COMMONS

Government EU reform policy must be pan-EU not UK-only

11 June 2013

The Government should frame its policy for EU reform in terms of the EU as a whole, not just the UK, says the Foreign Affairs Committee in a report published today.

The Government’s tone, language and overall approach can play an important role in maintaining UK influence in the EU. The Prime Minister is to be commended for launching an ambitious agenda for reform of the EU as a whole, the Committee says. Given the crisis in the Eurozone and rising popular disaffection with the EU, it would be hard for others in the EU to argue that change is not required.

Proposals for reforms for the EU as a whole are likely to find a more favourable reception than possible requests for further ‘special treatment’ for the UK. The Committee is sceptical that other Member States would be willing to renegotiate existing EU law so as to allow the UK on its own to reduce its degree of integration, especially where this could be seen as undermining the integrity of the Single Market.

Other Member States appear to want the UK to remain an EU Member. However, the Government could not successfully demand ‘any price’ for promising to try to keep the UK in the Union.

Eurozone integration

The Government is correct to have identified closer Eurozone integration as a potential risk to the position of the UK and other non-Eurozone states in the EU. However, the December 2012 agreement on the Single Supervisory Mechanism for banking regulation shows what the UK can achieve to protect its position, through close and constructive engagement in response to a specific, potentially problematic, proposal.
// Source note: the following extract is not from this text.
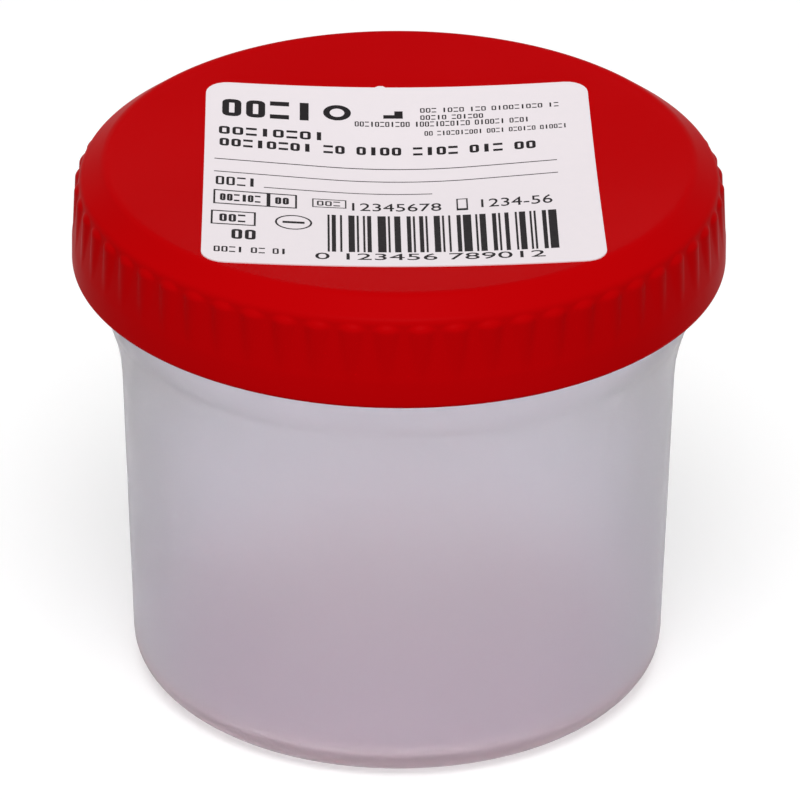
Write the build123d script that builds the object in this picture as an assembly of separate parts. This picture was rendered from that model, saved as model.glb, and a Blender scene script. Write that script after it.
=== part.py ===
"""Screw-cap specimen container: a moulded beaker, its ribbed screw cap and the paper label on the lid.

Millimetres, +Z up. The origin is the centre of the foot, on the surface that the container stands on.
Beaker and cap are turned from half sections, written as (radius, height) points. The screw threads
are not modelled here: the gap between the neck and the cap's bore is the room that they need.
"""
import os
from math import atan2, degrees, hypot

from build123d import *

# ---- beaker: a drafted wall that flares into a straight neck ----
FOOT_CORNER_R = 3.4            # rounded edge between base and wall
WALL_BASE_R = 28.98            # outer radius, as the drafted wall would reach the ground
FLARE = (29.93, 38.8)          # where the wall's line turns outwards
FLARE_BLEND_R = 23.0
NECK_R = 31.8                  # outer radius of the neck, the root of its thread
NECK_Z = 43.95                 # where the flare's line meets the neck
NECK_BLEND_R = 6.0
RIM_Z = 58.2                   # the sealing rim
RIM_EDGE_R = 0.3
WALL = 1.1
FLOOR = 1.3
FOOT_RING_W = 2.2              # flat ring that the container stands on
FOOT_RECESS = 0.6              # the base stands this far above the ring
RECESS_EDGE_R = 0.5

# ---- screw cap: skirt, sloping edge, sunk top ----
CAP_BOTTOM_Z = 48.3
SKIRT_R = 35.0                 # greatest radius, at the lower edge
SKIRT_EDGE_R = 0.5
BAND_TOP = (34.93, 51.2)       # a plain band runs round below the ribs
LID_FOOT = (34.03, 57.93)      # the drafted skirt meets the sloping edge of the lid
LID_FOOT_BLEND_R = 1.1
CREST = (31.37, 59.9)          # the slope meets the sunk top
CREST_BLEND_R = 1.3
DISH_CENTRE_Z = 57.4           # the top sinks to here, a very flat cone with a rounded middle
DISH_MIDDLE_R = 8.1
PANEL = 1.2                    # thickness of the sunk top
BORE_R = 33.2                  # inside of the skirt, the root of its thread
BORE_TOP_Z = 57.18
BORE_LEAD_IN = 0.5
SEAT_R = 31.9                  # outer radius of the flat seat that comes down on the rim
PLUG_R = 30.5                  # sealing ring that hangs inside the mouth
PLUG_WALL = 1.0
PLUG_LENGTH = 3.0
PLUG_TAPER = 0.25
PLUG_EDGE_R = 0.3

# ---- grip ribs: leaning half rounds that run out above the band ----
RIB_COUNT = 60
RIB_PHASE = 3.85               # degrees from +X to the first rib
RIB_TOP = (34.63, 56.2)        # crest of a rib at its upper end
RIB_LOW_R = 34.86              # the same crest line at the top of the band, just under its surface
RIB_ROUND_R = 1.78
RIB_END_SLOPE = (0.43, 0.3)    # the upper end runs back to the skirt: inwards, up

# ---- label: paper stuck to the sunk top ----
LABEL_SIZE = (42.0, 43.2)
LABEL_CORNER_R = 2.5
LABEL_PAPER = 0.12
LABEL_CENTRE = (0.27, -2.68)
LABEL_TURN = 0.77              # degrees out of square, as it was stuck on


def turned(section):
    """Spin a half section, drawn in the XZ plane, about the vertical axis."""
    return revolve(Plane.XZ * section, Axis.Z)


def rounded(section, corner, radius):
    """Round the corner of a half section that lies nearest to a point."""
    nearest = min(section.vertices(), key=lambda v: hypot(v.X - corner[0], v.Y - corner[1]))
    return fillet(nearest, radius)


def closed(*curves):
    """Close a run of curves, from the axis and back to it, into a half section."""
    run = Curve() + list(curves)
    ends = Line(run @ 1, run @ 0)
    return make_face(run + ends)


def beaker_section(depth, bottom_z, corner_r):
    """Everything inside the beaker's wall at a depth below its outer surface, from bottom_z to the rim."""
    neck = (NECK_R - depth, NECK_Z)
    flare = (FLARE[0] - depth, FLARE[1])
    foot = (WALL_BASE_R - depth, bottom_z)
    section = make_face(Polyline((0, bottom_z), foot, flare, neck, (neck[0], RIM_Z), (0, RIM_Z), close=True))
    section = rounded(section, foot, corner_r)
    section = rounded(section, flare, FLARE_BLEND_R + depth)
    return rounded(section, neck, NECK_BLEND_R - depth)


def container():
    outside = turned(beaker_section(0, 0, FOOT_CORNER_R))
    inside = turned(beaker_section(WALL, FOOT_RECESS + FLOOR, FOOT_CORNER_R - WALL))
    beaker = outside - inside
    beaker = fillet(beaker.edges().group_by(Axis.Z)[-1], RIM_EDGE_R)

    ring_inner_r = WALL_BASE_R - FOOT_CORNER_R - FOOT_RING_W
    recess = Pos(0, 0, FOOT_RECESS / 2) * Cylinder(ring_inner_r, FOOT_RECESS)
    beaker -= recess
    recess_edge = beaker.edges().filter_by(GeomType.CIRCLE).group_by(Axis.Z)[0].sort_by(SortBy.RADIUS)[0]
    return fillet(recess_edge, RECESS_EDGE_R)


def dish_z(radius):
    """Height of the sunk top: an arc near the axis, then a straight slope up to the crest."""
    slope = (CREST[1] - DISH_CENTRE_Z) / (CREST[0] - DISH_MIDDLE_R / 2)
    if radius < DISH_MIDDLE_R:
        return DISH_CENTRE_Z + slope * radius**2 / (2 * DISH_MIDDLE_R)
    return DISH_CENTRE_Z + slope * (radius - DISH_MIDDLE_R / 2)


def dish_curve(lift, outer_r):
    """The sunk top from the axis to a radius, raised by lift."""
    start, halfway, join, end = ((r, dish_z(r) + lift) for r in (0, DISH_MIDDLE_R / 2, DISH_MIDDLE_R, outer_r))
    return ThreePointArc(start, halfway, join) + Line(join, end)


def cap_body():
    """The cap's outer form with nothing hollowed out."""
    edge = Polyline(CREST, LID_FOOT, BAND_TOP, (SKIRT_R, CAP_BOTTOM_Z), (0, CAP_BOTTOM_Z))
    section = closed(dish_curve(0, CREST[0]), edge)
    section = rounded(section, CREST, CREST_BLEND_R)
    section = rounded(section, LID_FOOT, LID_FOOT_BLEND_R)
    return turned(rounded(section, (SKIRT_R, CAP_BOTTOM_Z), SKIRT_EDGE_R))


def cap_hollow():
    """The room inside the cap: under the sunk top, round the sealing ring and down the bore."""
    plug_inner_r = PLUG_R - PLUG_WALL
    plug_root = (plug_inner_r, dish_z(plug_inner_r) - PANEL)
    plug_tip_z = RIM_Z - PLUG_LENGTH
    tip_inner = (plug_inner_r, plug_tip_z)
    tip_outer = (PLUG_R - PLUG_TAPER, plug_tip_z)
    lead_in = (BORE_R + BORE_LEAD_IN, CAP_BOTTOM_Z)
    side = Polyline(plug_root, tip_inner, tip_outer, (PLUG_R, RIM_Z), (SEAT_R, RIM_Z), (BORE_R, BORE_TOP_Z),
                    (BORE_R, CAP_BOTTOM_Z + BORE_LEAD_IN), lead_in, (0, CAP_BOTTOM_Z))
    section = closed(dish_curve(-PANEL, plug_inner_r), side)
    section = rounded(section, tip_inner, PLUG_EDGE_R)
    return turned(rounded(section, tip_outer, PLUG_EDGE_R))


def grip_ribs():
    """Sixty leaning rods round the skirt; they show only where they stand out of it."""
    lean = degrees(atan2(RIB_LOW_R - RIB_TOP[0], RIB_TOP[1] - BAND_TOP[1]))
    rod = Rot(0, -lean, 0) * Cylinder(RIB_ROUND_R, 3 * (RIB_TOP[1] - BAND_TOP[1]))
    rod = Pos(RIB_TOP[0] - RIB_ROUND_R, 0, RIB_TOP[1]) * rod

    inner_r = BORE_R - RIB_ROUND_R
    run, rise = RIB_END_SLOPE
    end_z = RIB_TOP[1] + (RIB_TOP[0] - inner_r) * rise / run
    length = Polyline((inner_r, BAND_TOP[1]), BAND_TOP, RIB_TOP, (inner_r, end_z), close=True)
    rib = rod & extrude(Plane.XZ * make_face(length), RIB_ROUND_R, both=True)
    return [Rot(0, 0, RIB_PHASE + turn * 360 / RIB_COUNT) * rib for turn in range(RIB_COUNT)]


def screw_cap():
    return cap_body() + grip_ribs() - cap_hollow()


def label():
    """The label lies in the dish and follows it, so it is cut from a thin turned shell of paper."""
    lower = dish_curve(0, CREST[0])
    upper = dish_curve(LABEL_PAPER, CREST[0])
    paper = turned(make_face(lower + Line(lower @ 1, upper @ 1) + upper + Line(upper @ 0, lower @ 0)))
    outline = Rot(0, 0, LABEL_TURN) * RectangleRounded(*LABEL_SIZE, LABEL_CORNER_R)
    return paper & extrude(Pos(*LABEL_CENTRE) * outline, 2 * CREST[1])


os.makedirs("parts", exist_ok=True)
export_step(container(), "parts/container.step")
export_step(screw_cap(), "parts/screw_cap.step")
export_step(label(), "parts/label.step")
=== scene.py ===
# %% [markdown]
# # A screw-cap specimen container
#
# The object is a frosted plastic beaker, a red screw cap with a ribbed grip, and a paper label stuck to
# the sunk top of the cap. All three are turned or flat forms, so the lesson is about drawing a good half
# section, spinning it, and adding the few details that aren't round: grip ribs, threads and print.
#
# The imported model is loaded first. It gives the sizes that everything below is built around, and each new
# piece stands for one of its nodes. Nothing is selected when a new piece is started, because an operator
# acts on all that is selected.

# %% Load the frame and read its sizes
from math import atan2, ceil, cos, pi, radians, sin, sqrt, tan

import bmesh
import bpy
from mathutils import Matrix, Vector


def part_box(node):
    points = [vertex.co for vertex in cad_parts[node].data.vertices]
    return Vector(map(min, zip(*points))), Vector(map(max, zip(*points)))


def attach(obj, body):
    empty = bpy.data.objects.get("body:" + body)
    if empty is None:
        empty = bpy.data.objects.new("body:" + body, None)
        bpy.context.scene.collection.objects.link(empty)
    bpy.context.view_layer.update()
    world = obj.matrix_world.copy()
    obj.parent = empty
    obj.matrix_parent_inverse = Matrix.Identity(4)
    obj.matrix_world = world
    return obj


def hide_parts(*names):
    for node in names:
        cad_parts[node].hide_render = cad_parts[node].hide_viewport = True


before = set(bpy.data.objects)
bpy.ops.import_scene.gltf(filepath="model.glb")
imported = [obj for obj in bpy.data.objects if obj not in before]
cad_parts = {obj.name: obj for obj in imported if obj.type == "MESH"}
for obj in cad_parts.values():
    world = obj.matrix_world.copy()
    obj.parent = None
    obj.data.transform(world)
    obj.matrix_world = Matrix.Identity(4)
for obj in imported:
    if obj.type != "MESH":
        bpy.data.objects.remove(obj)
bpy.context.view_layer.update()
MM = 0.001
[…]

The Eurozone is in any case far from a homogenous bloc: Member State alliances around the EU continue to vary from issue to issue and to straddle the divide between the Eurozone and the rest. The expansion and closer integration of the Eurozone does not therefore necessarily render the UK’s position in the EU impossible or worthless.

'In/out' question

In its Report, the Committee does not examine whether the UK should remain in the EU or withdraw, and takes no view on the ‘in/out’ question. However, it agrees with the Government that, if the UK were to leave the EU, the current arrangements for relations with the EU which are maintained by Norway or Switzerland would not be appropriate for the UK.

If it is in the UK’s interest to remain in the Single Market, the UK should either remain in the EU, or launch an effort for radical institutional change in Europe to give decision-making rights in the Single Market to all its participating states.

Committee Chair

Committee Chairman Richard Ottaway MP said:

"The Prime Minister has not spelled out what he might ask for in any negotiation with his EU partners after 2015, and it is over a year, at least, before any major EU Treaty reform process seems likely to get underway, so it is impossible now to assess the likelihood of him securing the kind of ‘new settlement’ for the UK in the EU that he might seek.

Reform and renegotiation in the EU takes time and is often complex and difficult. It is important for everyone in the UK to understand that we are involved in a collective process with 26 other countries (27 when Croatia joins on 1 July), whether we are trying to reform a single piece of EU legislation or leave the EU.

In many respects, we are nearer the start of a process than the end. We are going to be discussing these issues for several years, and at this stage my Committee in its Report aimed partly to raise questions and inform the debate. We are clear that the Government’s best overall policy is to remain constructive, engaged and thinking in terms of the EU as a whole."